*Exercise task:* Pick every line from the data that holds the word "shown".
----------------
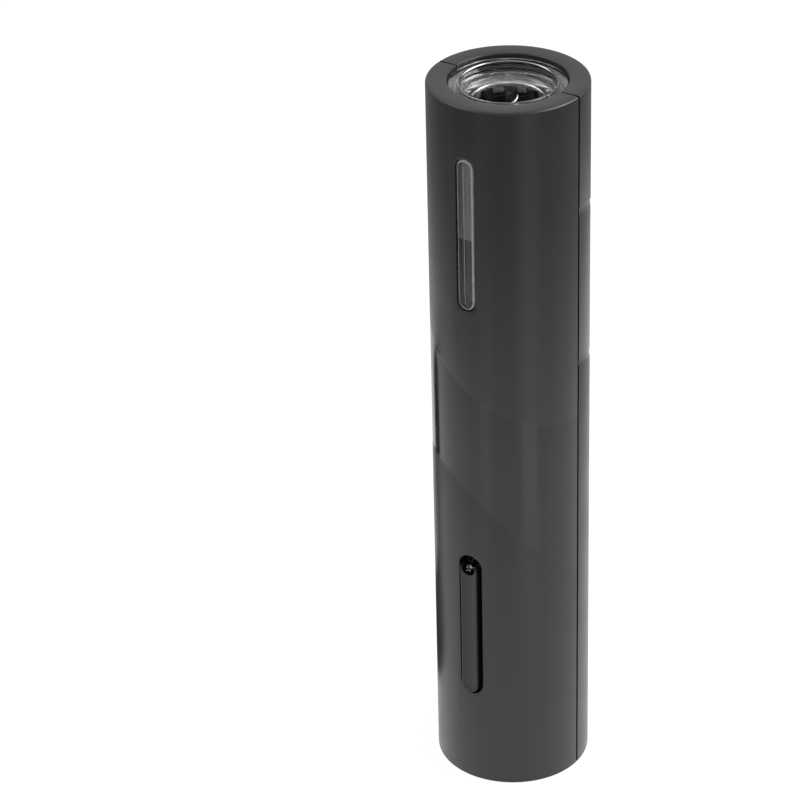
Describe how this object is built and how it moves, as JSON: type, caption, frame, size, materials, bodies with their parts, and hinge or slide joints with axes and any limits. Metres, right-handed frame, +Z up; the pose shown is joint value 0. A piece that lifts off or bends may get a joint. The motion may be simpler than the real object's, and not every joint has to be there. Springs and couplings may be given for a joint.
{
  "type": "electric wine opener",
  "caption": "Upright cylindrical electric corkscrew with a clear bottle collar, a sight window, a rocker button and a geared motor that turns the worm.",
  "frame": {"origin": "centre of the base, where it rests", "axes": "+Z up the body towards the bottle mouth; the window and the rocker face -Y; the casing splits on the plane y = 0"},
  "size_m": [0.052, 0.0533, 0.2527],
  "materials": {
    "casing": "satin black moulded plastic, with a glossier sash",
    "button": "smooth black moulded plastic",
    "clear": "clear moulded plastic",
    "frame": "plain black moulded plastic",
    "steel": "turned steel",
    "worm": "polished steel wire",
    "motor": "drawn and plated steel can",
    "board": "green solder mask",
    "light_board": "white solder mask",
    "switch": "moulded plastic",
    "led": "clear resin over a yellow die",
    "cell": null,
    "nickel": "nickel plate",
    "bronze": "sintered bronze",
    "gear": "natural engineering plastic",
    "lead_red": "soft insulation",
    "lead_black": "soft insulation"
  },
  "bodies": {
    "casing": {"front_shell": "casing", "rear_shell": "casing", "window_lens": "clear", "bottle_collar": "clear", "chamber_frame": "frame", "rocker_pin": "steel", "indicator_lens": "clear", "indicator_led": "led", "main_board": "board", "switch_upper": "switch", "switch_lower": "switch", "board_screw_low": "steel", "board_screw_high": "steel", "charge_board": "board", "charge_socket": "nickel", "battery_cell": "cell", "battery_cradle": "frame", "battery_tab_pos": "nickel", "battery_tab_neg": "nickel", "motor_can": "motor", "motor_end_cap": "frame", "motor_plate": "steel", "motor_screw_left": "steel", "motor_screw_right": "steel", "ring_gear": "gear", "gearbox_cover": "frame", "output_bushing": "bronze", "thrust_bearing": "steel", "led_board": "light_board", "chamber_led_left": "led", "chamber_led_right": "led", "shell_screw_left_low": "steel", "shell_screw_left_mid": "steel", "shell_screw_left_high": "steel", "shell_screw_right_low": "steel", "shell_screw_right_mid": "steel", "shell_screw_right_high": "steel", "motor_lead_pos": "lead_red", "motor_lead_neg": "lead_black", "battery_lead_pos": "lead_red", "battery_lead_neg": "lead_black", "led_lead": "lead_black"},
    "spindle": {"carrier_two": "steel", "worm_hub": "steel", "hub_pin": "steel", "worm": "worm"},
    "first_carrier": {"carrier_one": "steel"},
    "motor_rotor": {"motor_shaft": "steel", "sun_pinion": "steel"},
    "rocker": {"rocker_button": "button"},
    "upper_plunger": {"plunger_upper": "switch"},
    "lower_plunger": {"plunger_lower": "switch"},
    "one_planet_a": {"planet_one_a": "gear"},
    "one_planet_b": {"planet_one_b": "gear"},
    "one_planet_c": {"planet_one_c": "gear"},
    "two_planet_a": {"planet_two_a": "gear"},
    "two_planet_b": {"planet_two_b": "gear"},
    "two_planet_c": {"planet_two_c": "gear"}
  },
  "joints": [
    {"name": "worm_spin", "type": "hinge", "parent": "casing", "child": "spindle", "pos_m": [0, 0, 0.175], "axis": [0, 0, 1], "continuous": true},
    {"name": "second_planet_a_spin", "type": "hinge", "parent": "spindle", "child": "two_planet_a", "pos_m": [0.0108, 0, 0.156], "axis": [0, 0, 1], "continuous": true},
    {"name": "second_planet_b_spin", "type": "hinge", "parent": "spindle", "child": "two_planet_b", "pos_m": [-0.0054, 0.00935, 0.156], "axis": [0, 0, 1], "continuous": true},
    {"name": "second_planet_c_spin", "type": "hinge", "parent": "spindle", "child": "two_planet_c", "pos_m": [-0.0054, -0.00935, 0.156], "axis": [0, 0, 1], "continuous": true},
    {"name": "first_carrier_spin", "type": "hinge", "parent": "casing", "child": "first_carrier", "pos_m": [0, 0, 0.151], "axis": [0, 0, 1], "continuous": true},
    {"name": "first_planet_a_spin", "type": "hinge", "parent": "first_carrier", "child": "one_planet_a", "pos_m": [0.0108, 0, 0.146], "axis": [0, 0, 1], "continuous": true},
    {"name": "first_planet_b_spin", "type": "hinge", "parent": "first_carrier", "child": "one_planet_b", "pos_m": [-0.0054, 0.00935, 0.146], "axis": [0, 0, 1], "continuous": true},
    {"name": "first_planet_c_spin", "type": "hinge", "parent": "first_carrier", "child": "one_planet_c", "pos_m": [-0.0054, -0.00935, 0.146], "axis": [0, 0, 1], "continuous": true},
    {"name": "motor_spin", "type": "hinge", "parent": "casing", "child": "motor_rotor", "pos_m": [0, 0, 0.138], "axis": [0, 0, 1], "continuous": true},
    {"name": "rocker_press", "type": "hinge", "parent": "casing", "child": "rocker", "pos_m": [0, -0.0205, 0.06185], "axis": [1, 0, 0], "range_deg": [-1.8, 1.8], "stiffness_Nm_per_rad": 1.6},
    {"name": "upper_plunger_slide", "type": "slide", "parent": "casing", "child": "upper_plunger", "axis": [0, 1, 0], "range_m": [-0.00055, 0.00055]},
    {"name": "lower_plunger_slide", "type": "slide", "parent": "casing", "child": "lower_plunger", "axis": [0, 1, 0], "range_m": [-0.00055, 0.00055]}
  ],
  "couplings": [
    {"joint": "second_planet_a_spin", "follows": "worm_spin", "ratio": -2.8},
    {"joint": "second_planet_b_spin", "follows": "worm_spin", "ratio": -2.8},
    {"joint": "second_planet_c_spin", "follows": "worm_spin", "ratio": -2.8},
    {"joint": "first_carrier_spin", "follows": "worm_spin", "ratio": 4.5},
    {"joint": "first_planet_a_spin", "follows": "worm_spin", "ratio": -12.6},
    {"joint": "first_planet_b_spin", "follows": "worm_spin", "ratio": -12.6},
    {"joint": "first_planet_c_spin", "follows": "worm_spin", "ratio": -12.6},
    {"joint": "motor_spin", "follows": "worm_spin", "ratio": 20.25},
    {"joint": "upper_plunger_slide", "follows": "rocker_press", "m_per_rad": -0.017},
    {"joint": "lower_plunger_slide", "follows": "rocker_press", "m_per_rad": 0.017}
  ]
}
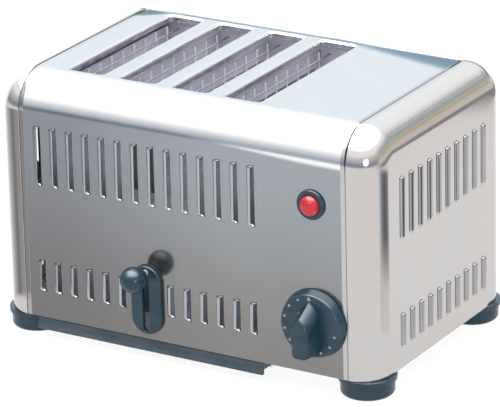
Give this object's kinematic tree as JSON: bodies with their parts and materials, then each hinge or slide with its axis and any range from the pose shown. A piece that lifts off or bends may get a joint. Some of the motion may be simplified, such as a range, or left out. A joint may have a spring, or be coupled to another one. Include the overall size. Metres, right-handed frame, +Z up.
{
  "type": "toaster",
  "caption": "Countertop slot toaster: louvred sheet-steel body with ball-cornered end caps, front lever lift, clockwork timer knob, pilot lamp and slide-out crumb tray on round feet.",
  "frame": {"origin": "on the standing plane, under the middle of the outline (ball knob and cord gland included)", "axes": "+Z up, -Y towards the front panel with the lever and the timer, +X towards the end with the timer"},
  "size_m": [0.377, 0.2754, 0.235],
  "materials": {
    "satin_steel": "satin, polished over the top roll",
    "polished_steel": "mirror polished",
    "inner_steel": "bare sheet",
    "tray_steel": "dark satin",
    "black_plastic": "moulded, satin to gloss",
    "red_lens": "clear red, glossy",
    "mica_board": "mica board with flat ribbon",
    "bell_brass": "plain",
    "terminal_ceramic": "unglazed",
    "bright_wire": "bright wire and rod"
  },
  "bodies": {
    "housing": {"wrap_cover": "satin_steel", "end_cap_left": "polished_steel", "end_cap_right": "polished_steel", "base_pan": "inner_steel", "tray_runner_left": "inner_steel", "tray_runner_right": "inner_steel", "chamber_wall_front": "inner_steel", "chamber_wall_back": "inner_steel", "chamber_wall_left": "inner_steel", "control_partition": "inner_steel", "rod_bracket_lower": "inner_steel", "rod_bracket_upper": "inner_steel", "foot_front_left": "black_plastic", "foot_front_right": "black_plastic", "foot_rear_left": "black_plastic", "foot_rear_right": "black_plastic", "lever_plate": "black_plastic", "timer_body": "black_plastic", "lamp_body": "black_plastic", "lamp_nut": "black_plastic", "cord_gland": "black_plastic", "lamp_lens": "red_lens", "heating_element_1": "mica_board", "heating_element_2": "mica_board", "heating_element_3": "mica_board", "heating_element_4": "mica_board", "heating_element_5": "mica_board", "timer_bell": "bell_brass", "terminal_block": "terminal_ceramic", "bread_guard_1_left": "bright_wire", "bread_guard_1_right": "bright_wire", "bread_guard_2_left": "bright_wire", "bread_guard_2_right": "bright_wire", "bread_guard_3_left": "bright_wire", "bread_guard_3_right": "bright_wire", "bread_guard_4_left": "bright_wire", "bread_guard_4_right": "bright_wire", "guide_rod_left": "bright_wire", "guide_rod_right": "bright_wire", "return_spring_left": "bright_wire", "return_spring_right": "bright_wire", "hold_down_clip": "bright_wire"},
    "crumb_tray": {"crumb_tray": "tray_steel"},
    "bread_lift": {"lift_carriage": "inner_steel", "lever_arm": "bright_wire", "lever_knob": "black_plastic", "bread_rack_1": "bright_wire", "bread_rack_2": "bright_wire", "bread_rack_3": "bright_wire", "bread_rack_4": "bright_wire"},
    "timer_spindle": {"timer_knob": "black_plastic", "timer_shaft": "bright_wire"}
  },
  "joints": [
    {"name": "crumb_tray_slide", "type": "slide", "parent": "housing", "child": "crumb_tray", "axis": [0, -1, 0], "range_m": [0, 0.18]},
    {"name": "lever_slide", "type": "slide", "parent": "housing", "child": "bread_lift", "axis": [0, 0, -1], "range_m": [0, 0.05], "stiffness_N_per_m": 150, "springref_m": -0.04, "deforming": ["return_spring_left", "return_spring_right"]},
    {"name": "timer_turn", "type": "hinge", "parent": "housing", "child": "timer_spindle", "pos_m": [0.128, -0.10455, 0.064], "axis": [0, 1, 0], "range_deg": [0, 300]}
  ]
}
----------------
*Output of the exercise:*
Describe how this object is built and how it moves, as JSON: type, caption, frame, size, materials, bodies with their parts, and hinge or slide joints with axes and any limits. Metres, right-handed frame, +Z up; the pose shown is joint value 0. A piece that lifts off or bends may get a joint. The motion may be simpler than the real object's, and not every joint has to be there. Springs and couplings may be given for a joint.
Give this object's kinematic tree as JSON: bodies with their parts and materials, then each hinge or slide with its axis and any range from the pose shown. A piece that lifts off or bends may get a joint. Some of the motion may be simplified, such as a range, or left out. A joint may have a spring, or be coupled to another one. Include the overall size. Metres, right-handed frame, +Z up.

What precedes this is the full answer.